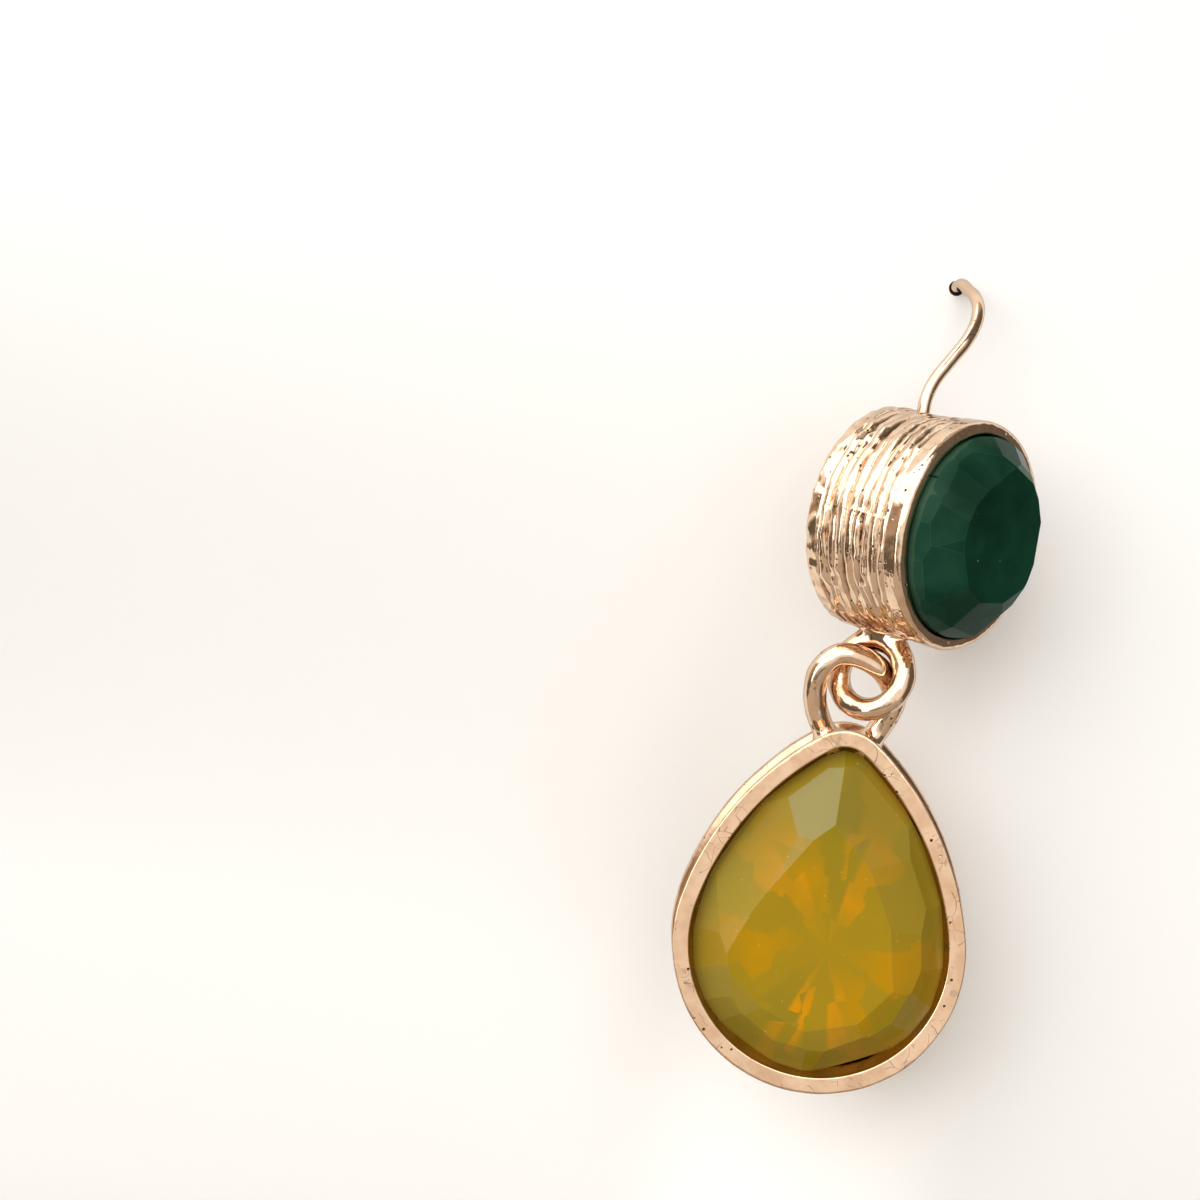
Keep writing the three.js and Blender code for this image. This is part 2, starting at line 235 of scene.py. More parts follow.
==
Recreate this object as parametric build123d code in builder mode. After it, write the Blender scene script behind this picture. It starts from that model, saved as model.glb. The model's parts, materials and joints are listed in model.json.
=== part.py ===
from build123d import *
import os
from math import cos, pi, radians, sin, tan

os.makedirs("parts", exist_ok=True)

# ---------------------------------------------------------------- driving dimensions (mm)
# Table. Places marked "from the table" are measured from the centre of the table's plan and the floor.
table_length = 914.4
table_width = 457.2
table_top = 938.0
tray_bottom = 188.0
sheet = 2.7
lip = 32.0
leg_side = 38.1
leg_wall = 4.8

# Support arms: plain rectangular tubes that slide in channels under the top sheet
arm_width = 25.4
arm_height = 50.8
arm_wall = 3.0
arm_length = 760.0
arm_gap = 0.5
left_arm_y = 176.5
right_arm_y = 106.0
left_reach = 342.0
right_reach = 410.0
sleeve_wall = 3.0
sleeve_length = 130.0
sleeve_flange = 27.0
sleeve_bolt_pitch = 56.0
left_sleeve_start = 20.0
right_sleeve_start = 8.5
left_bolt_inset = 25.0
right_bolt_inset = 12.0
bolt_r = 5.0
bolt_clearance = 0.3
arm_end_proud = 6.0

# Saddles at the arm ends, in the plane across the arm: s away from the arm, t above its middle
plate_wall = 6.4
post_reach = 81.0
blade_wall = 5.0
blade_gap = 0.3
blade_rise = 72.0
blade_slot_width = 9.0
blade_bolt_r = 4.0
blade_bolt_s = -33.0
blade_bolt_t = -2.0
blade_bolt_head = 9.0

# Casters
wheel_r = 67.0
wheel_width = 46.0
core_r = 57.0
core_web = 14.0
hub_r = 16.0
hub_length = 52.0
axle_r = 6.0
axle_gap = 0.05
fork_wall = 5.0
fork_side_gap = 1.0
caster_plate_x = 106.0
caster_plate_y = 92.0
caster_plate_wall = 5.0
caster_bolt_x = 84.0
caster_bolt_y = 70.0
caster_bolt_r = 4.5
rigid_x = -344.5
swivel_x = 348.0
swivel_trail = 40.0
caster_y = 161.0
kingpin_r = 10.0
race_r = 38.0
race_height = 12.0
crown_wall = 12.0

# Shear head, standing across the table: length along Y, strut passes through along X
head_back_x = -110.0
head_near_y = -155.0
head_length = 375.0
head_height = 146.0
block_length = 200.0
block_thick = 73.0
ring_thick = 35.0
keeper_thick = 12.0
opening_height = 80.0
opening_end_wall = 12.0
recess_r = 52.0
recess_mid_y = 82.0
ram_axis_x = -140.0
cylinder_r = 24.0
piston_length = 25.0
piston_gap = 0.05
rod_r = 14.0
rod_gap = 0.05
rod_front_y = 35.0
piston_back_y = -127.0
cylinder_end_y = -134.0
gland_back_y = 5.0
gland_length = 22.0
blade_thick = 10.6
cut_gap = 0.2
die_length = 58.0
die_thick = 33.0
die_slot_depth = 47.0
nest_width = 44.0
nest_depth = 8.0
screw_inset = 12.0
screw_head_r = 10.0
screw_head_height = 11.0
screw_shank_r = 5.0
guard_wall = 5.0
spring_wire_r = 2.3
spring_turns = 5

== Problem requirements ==
Among the lines of the data above, count those holding "parts" and state only the number.

== Answer to this task ==
3